新型ウィルス感染拡大の影響で、小中高校が休校となって一週間が経ちました。「ここ一二週間が山場」とのことから前例のない生活習慣が続いています。突然のことで驚きもしましたが、それだけ切迫した事態であることへの理解もできます。卒業式の当事者学年ではありませんが、人生の節目の行事が落ちついて挙行できないことはあまりにも切ない。こうした思いをどこに向ければよいのか、それぞれがそれぞれの立場で苦しんでいるのでしょう。一日も早く沈静化し日常生活が戻ることを祈ります。

弥生も半ばを迎えると、いよいよ春の陽気が感じられます。自宅にこもりきりでは気も滅入りますので、いつもの散歩道を歩きます。小学生の子供と歩くのはいつもは下校時刻を過ぎた夕刻の時間が多いものですので、午前中の青空の下歩くのは貴重な時間です。

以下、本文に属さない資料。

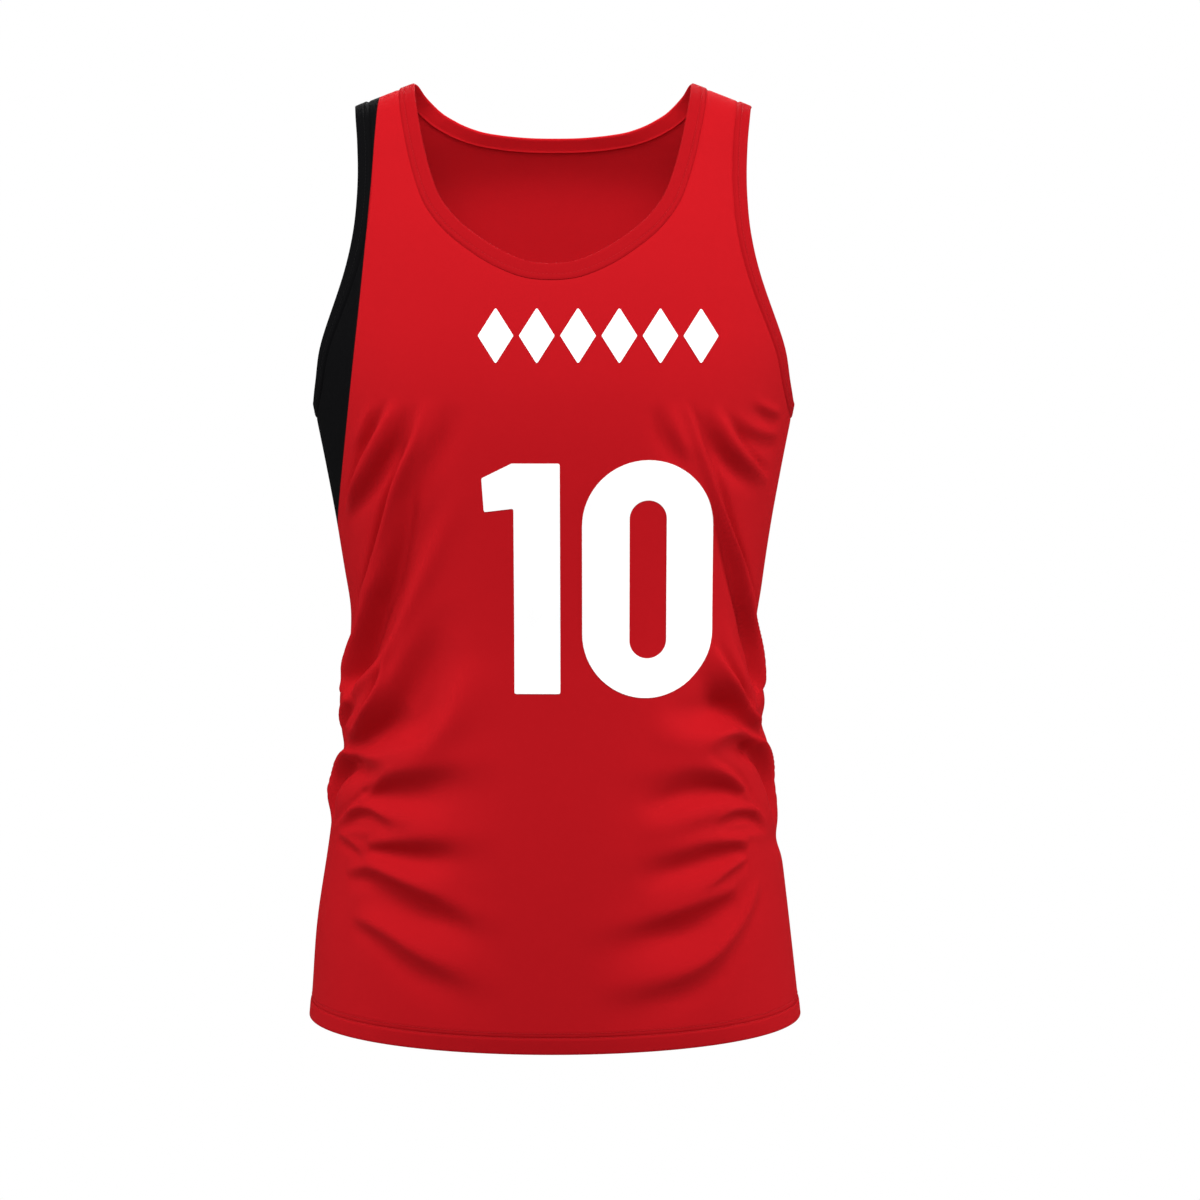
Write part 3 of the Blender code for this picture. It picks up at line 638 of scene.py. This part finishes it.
# A folded strip sewn round an opening. Distances run from its seam to its free edge.
bands = {
    "neckWidth": 0.0130,
    "armholeWidth": 0.0120,
    "wall": 0.0024,
    "edgeRound": (0.02, 0.0016),  # how blunt the free edge is, and the width of its rounding
    "swell": (0.94, 0.06),
    "seamClearance": 0.00006,
    "seamDip": 0.0011,
    "seamDipWidth": 0.0011,
    "stitchLine": 0.0043,
    "stitchGroove": 0.00028,
    "stitchGrooveWidth": 0.0006,
    "seamAllowance": 0.0004,
    "seamAllowanceWidth": 0.0012,
    "firstPlace": 3.0,  # tells a band's cloth from a panel's, whose places end below 1
    "neckCentre": (0.0, 0.0, -0.03),
    "armholeCentre": (0.19, 0.0, -0.13),
    "steps": (0.0, 0.02, 0.045, 0.075, 0.11, 0.155, 0.21, 0.26, 0.295, 0.325, 0.36, 0.41, 0.49, 0.58,
              0.68, 0.78, 0.87, 0.93, 0.965, 0.985, 0.995, 1.0),
}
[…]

皿尾城から忍川遊歩道まで歩くと、川辺には鴨やアオサギ、亀など自然の生物に触れあうことができます。教科書にはない身近な自然観察です。ここ数年で遊歩道が整備され、とても歩きやすい環境になりました。

通常は閉められている元荒川水利組合の灌漑用水貯水池です。

常日頃から目にする景色にこそ、気づくことがあります。空の青、田の土の匂い、風の音。毎日毎日の繰り返しの中で、日々当たり前のように学校に通えることは幸せなことです。生活するうえで子供を安心して学校へ預けることにより、親世代の生活も成り立っている。よくよく考えればこうした形態も明治以降のことですので100年余りの歴史しかありませんが、こうした義務教育という社会的な仕組みを私たちは甘受しているわけです。

 

先の見えない戦いは苦しい。されど明けない夜はないはずです。桜のつぼみも膨らみ始めました。私たちは今歴史的事態を目の当たりにしています。それだけは忘れないようにと思っています。